Ia mengatakan, mengacu pada profil Irjen Ferdy Sambo yang masuk kategori Pejabat Utama atau PJU Mebes Polri, sulit diterima akal sehat Sambo tidak melaporkan tewasnya Brigadir J dirumah dinasnya kepada Kapolri dan PJU Mabes Polri yang hanya berjarak sekitar 6 kilometer dari TKP rumah dinas Ferdy Sambo.
Jika Ferdy Sambo tidak melaporkan peristiwa dirumah dinasnya itu kepada Kapolri, ujar Sahat, maka bisa dikatakan Kapolri dan jajaran PJU Mabes Polri kecolongan.
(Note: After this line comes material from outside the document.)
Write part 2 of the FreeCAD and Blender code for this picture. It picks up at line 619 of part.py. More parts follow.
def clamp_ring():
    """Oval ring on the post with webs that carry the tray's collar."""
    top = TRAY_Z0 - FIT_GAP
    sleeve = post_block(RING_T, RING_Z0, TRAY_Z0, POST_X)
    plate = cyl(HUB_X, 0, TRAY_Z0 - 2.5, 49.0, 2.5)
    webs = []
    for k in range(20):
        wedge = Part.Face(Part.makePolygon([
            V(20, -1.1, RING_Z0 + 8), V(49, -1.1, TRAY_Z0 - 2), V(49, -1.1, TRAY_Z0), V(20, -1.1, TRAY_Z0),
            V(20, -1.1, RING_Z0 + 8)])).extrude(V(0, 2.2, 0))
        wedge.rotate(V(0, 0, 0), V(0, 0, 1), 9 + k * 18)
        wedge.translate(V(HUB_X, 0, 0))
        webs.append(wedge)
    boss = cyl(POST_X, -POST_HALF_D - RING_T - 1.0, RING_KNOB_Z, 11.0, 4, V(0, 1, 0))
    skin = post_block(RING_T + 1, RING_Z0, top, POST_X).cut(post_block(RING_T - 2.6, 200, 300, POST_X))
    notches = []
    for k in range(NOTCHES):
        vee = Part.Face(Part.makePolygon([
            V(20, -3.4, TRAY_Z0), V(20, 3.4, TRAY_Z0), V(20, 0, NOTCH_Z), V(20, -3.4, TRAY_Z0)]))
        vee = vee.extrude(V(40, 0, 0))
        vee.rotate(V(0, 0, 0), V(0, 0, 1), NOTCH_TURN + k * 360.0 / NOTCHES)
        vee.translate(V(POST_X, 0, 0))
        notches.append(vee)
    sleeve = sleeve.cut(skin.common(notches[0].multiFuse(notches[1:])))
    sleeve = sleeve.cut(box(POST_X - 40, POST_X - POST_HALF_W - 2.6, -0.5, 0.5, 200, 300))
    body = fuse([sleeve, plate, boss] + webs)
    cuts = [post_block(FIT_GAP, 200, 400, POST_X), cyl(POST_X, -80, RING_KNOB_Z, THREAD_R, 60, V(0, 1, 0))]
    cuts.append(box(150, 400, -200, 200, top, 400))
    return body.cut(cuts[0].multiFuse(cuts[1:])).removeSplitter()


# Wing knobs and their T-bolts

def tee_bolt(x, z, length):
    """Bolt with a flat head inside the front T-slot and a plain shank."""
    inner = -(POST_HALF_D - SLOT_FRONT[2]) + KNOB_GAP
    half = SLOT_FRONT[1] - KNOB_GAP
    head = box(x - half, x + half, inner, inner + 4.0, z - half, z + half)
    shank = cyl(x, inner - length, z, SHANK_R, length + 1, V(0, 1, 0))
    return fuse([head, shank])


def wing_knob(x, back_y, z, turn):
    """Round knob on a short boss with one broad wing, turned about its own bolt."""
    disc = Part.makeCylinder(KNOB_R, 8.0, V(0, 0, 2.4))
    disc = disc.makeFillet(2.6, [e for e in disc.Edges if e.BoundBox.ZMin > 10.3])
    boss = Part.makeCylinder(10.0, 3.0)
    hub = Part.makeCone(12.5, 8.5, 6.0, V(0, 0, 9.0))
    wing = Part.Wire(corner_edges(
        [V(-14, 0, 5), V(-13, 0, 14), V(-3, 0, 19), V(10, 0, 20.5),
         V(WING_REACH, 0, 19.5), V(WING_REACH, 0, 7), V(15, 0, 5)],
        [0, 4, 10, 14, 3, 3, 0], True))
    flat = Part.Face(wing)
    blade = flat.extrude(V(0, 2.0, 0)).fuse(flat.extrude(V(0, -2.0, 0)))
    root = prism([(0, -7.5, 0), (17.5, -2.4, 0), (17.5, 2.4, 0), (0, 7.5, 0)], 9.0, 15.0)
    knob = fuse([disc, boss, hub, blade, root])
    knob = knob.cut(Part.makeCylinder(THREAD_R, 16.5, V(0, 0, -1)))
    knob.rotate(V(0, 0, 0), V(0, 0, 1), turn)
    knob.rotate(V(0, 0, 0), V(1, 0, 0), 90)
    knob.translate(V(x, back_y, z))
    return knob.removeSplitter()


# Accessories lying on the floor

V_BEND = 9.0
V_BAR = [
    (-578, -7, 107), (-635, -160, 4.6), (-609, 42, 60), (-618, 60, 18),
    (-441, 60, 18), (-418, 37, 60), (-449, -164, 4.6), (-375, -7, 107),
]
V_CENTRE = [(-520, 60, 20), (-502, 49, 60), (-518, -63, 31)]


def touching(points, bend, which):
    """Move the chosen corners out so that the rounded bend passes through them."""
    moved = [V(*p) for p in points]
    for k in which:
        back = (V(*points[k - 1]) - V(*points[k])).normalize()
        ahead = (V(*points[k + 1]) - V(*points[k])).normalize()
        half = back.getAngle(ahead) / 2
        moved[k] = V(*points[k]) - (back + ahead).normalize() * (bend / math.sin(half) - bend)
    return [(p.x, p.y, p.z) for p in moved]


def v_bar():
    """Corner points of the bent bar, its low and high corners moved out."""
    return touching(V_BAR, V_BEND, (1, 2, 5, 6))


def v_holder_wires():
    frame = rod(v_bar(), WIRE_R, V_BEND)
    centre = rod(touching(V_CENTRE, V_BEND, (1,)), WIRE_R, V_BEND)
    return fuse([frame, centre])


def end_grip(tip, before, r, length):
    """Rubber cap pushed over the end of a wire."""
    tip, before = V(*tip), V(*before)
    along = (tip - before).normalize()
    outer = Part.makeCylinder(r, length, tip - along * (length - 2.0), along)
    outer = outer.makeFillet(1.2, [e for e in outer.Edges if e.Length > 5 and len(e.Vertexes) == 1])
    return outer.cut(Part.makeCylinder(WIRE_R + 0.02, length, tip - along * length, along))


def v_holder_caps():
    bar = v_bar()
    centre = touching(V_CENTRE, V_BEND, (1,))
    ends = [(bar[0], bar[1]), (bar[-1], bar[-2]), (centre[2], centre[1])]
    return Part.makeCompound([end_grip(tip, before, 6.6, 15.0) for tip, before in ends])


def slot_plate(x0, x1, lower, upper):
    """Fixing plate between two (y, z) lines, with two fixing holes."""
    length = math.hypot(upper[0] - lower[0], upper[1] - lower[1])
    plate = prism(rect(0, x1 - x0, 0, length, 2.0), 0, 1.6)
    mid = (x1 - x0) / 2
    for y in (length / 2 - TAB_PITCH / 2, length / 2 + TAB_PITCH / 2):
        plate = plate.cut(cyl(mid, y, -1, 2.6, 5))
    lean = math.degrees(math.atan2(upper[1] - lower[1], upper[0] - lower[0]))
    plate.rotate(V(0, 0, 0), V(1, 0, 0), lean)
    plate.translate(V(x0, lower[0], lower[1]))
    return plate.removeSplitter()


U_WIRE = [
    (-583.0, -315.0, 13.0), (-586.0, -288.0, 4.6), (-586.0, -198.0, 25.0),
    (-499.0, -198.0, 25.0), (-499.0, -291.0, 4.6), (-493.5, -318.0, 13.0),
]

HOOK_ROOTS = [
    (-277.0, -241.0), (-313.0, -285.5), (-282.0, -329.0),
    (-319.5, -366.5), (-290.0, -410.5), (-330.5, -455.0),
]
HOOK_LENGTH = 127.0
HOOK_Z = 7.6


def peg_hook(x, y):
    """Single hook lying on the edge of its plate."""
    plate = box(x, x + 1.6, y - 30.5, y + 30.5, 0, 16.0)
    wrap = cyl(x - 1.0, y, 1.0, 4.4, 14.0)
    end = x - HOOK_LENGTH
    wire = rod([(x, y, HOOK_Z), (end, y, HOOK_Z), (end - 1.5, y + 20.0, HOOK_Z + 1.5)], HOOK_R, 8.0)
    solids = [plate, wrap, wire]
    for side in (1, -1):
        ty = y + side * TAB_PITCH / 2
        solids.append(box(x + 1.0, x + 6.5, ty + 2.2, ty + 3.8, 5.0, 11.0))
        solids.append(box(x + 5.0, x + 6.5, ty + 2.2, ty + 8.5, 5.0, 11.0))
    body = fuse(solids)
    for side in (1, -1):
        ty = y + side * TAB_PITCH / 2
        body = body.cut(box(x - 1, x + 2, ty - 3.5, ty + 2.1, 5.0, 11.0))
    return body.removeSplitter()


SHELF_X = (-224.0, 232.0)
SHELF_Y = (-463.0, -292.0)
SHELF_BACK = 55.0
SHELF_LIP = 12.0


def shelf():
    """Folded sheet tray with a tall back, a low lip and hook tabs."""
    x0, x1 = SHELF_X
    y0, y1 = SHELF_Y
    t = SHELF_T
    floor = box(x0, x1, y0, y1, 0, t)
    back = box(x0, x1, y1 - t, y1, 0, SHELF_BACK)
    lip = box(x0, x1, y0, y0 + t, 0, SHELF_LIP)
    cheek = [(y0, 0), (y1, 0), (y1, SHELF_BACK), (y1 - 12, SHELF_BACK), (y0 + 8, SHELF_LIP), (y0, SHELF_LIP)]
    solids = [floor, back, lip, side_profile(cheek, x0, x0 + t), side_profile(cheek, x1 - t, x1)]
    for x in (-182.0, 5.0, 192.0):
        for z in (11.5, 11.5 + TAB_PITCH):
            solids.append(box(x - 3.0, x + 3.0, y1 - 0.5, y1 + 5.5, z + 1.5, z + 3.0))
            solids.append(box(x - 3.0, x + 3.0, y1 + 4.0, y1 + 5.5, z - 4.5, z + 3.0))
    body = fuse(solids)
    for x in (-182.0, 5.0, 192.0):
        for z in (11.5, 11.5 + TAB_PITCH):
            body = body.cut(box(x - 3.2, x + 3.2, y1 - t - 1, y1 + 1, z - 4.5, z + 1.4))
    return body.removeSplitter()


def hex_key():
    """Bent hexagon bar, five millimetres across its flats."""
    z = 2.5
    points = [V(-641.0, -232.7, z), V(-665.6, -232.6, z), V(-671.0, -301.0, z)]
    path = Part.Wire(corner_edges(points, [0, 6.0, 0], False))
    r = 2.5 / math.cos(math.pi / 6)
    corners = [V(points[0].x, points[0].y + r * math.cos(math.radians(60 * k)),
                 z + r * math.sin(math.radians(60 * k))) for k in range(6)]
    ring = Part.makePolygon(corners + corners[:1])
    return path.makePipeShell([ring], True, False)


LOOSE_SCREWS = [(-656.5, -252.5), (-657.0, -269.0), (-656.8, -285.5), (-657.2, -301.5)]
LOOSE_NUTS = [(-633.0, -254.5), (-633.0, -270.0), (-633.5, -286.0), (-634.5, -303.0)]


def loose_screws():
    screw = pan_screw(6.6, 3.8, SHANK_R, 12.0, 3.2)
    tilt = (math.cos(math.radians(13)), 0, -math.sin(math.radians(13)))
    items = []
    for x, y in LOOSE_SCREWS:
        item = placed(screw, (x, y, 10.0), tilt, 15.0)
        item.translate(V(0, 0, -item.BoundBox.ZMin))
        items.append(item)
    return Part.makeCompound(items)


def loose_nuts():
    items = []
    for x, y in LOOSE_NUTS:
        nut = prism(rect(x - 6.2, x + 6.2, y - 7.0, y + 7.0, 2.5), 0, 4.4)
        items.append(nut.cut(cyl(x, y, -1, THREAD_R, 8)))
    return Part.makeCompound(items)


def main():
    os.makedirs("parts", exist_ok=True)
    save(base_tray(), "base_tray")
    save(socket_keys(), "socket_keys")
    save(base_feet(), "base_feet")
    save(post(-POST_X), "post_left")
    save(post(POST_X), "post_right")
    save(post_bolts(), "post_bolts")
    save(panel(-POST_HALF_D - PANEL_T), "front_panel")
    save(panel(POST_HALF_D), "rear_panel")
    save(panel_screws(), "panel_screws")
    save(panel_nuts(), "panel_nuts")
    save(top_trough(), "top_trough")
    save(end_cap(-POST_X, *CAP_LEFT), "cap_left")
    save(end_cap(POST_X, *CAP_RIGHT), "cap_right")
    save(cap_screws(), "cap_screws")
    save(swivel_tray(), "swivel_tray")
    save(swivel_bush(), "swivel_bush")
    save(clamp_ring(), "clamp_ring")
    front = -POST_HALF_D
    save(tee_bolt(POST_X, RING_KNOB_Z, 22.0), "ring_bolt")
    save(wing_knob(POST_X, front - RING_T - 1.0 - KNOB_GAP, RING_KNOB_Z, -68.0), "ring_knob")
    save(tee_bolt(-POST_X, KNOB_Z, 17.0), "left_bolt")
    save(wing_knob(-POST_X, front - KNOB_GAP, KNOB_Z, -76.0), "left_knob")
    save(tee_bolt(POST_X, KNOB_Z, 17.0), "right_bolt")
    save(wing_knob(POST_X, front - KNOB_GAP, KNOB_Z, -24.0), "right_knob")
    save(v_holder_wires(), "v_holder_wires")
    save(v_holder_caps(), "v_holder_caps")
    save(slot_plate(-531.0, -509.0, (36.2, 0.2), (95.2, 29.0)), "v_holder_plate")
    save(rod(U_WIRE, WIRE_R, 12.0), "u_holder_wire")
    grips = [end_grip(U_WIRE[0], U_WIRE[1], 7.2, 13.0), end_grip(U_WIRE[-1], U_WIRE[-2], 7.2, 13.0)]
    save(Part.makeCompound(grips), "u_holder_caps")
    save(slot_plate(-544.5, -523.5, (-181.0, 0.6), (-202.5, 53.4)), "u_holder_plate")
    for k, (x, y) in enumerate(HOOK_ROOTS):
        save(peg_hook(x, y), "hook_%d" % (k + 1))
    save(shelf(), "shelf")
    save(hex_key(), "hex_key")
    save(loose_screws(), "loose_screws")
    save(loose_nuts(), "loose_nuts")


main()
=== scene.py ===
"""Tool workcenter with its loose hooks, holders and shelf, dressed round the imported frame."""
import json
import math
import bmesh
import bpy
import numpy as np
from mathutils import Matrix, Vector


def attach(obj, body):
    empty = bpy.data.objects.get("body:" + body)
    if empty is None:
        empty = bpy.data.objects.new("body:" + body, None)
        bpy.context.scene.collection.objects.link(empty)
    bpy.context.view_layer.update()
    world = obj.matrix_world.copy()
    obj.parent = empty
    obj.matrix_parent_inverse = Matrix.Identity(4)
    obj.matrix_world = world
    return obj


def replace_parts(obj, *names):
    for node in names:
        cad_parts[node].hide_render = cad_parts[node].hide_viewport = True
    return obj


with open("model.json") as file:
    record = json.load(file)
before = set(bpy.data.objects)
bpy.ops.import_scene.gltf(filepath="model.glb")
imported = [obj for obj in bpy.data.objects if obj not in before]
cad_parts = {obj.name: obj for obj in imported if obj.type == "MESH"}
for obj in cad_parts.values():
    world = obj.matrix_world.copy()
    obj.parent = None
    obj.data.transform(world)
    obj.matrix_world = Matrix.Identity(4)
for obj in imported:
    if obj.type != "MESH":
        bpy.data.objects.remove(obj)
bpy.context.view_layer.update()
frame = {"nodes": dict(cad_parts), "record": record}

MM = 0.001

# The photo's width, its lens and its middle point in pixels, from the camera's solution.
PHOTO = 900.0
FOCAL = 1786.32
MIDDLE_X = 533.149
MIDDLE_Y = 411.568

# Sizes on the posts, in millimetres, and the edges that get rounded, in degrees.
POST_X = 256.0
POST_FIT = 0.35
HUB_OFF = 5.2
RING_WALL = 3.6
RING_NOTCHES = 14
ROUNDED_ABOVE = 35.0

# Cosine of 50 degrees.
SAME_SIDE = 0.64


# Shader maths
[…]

"Mestinya Kapolri dan para PJU tahu peristiwa itu. Jangankan kematian personil Polri ditempat yang penting (rumah dinas perwira tinggi), jarum jatuh di Aceh hingga Papua pun, Kapolri dan PJU Mabes Polri harusnya tahu," ujar Sahat.
Sahat menduga pengaruh Ferdy Sambo luar biasa besar ditubuh Polri sehingga Kapolri, Wakapolri, Kabareskrim, Kabaintelkam dan PJU Mabes Polri tidak mengetahui kematian personil Polri dirumah dinas perwira tinggi.
"Apakah Kapolres Jakarta Selatan, Kapolda Metro Jaya Irjen Fadil Imran melaporkan peristiwa itu kepada Kapolri. Jarak TKP dengan Mabes Polri hanya sekitar 6 kilometer dan peristiwa penembakan terjadi pada hari kerja yakni Jumat sesuai penjelasan polisi," ujar Sahat.
Sahat mendesak, momentum penyidikan kematian Brigadir J seharusnya dijadikan titik masuk oleh Presiden Joko Widodo melakukan pembersihan dan pembenahan institusi Polri agar kepercayaan publik kepada Polri bisa kembali pulih.
"Ini bukan lagi sekedar pengaruh Ferdy Sambo karena dia perwira tinggi yang power full karena selain Kepala Divisi Propam juga Kepala Satuan Tugas Khusus. Ini soal perkubuan dan kelompok - kelompok yang ada dalam tubuh Polri. Ini akan jadi bom waktu kalau tidak dituntaskan," ujar Sahat.